3. Document what works. When you find a prompt that works, save it. Build a simple library of working prompts. This turns AI from a personal experiment into a business capability.
4. Teach one other person. Once you've mastered one use case, teach someone else on your team. Show them the prompt. Let them try it. This builds confidence and spreads the capability.
5. Measure the impact. Track time saved. Track quality improvements. Track client feedback. When you can see the ROI, resistance disappears. You're not adopting AI because of hype—you're adopting it because it works.
6. Add another use case. Once you've mastered one, add another. Don't rush. Build confidence. Build systems. Scale gradually.
This is how you break through the resistance: by starting small, proving the concept, documenting what works, teaching others, measuring impact, and scaling gradually. You don't need technical skills. You need methodical adoption.
The biggest objection I hear: "What about our data?"
Valid concern. Here's how to be safe:
- Never input client-identifying information - Remove names, emails, specific details before using AI
- Use business-tier services - Consumer versions often train on your data; business versions don't
- Keep sensitive data out - Financial info, health data, legal documents stay human-processed
- Review everything - AI is a first draft tool, not a final product
- Establish clear policies - Document what can and can't go into AI tools
Starting too big. Don't try to automate your entire business. Pick one annoying task and automate it well.
Trusting AI blindly. AI makes mistakes. Always review output before using it.
Skipping training. Your team needs to know what AI can do and how to use it safely. Don't assume they'll figure it out.
Choosing complexity over simplicity. The best AI implementations are invisible. Staff uses them naturally, not as "projects."
The paradox exists because small businesses think AI adoption requires what they don't have: technical skills, big budgets, and time to learn complex tools.
But the reality is different.

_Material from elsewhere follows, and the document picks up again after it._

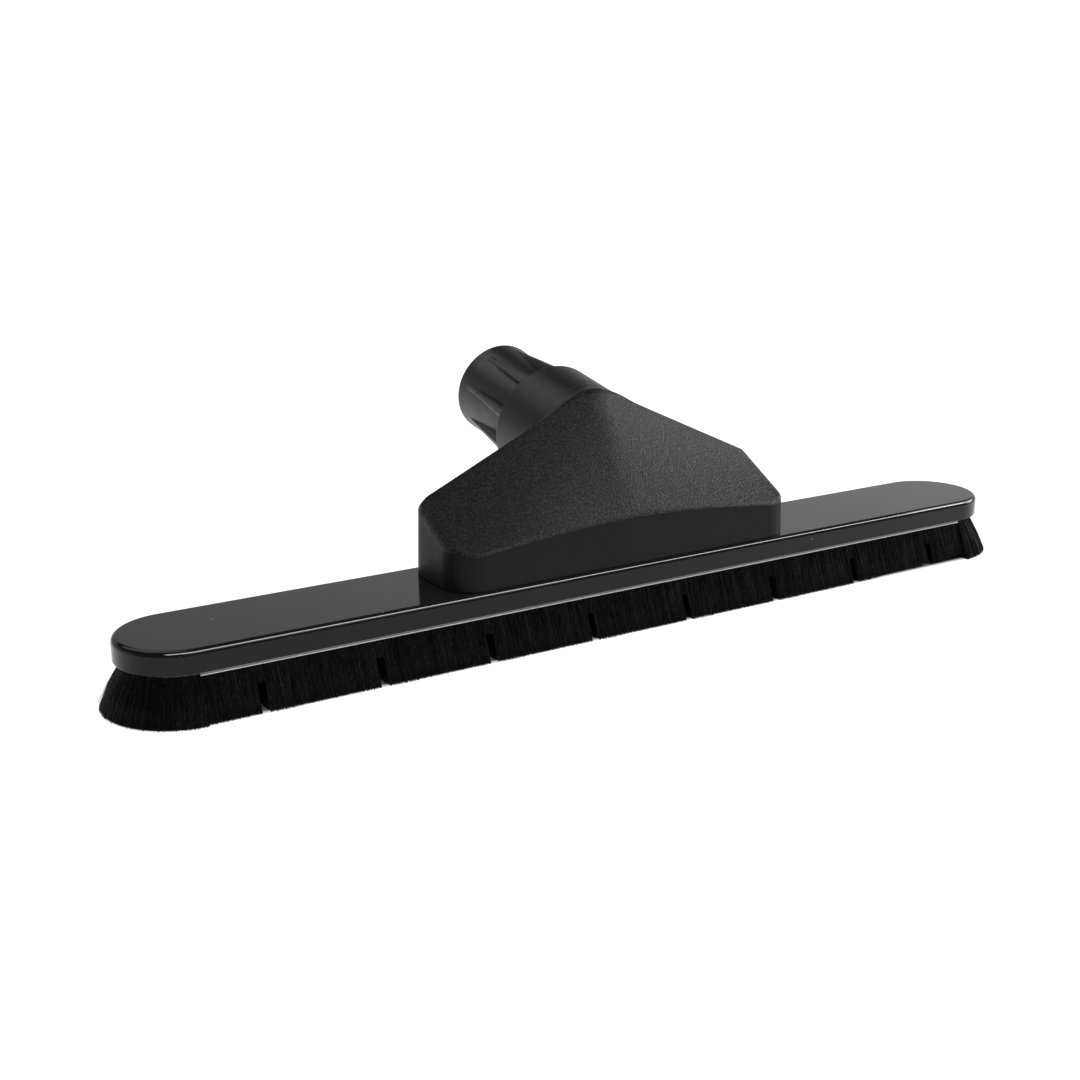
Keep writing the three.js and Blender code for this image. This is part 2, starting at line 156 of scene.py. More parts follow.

The businesses that have broken through this resistance aren't the ones with technical teams or huge budgets. They're businesses just like yours. They started with one simple use case. They saw immediate results. They gradually expanded. Now they can't imagine working without it.
AI won't replace your team. It won't magically fix broken processes. It won't make strategic decisions for you. What it will do: eliminate hours of repetitive, low-value work so your team can focus on what actually requires human judgment, creativity, and relationship skills.
The paradox is resolved when you realize that AI adoption doesn't require what you think it does. You don't need technical skills—just the ability to write a simple prompt. You don't need huge budgets—just $20-50/month for useful tools. You don't need to automate everything—just start with one repetitive task.
That's how you break through the resistance: by starting small, proving the concept, and building confidence. The businesses that have done this are saving hours every week. They're competing better. They're thriving. You can too.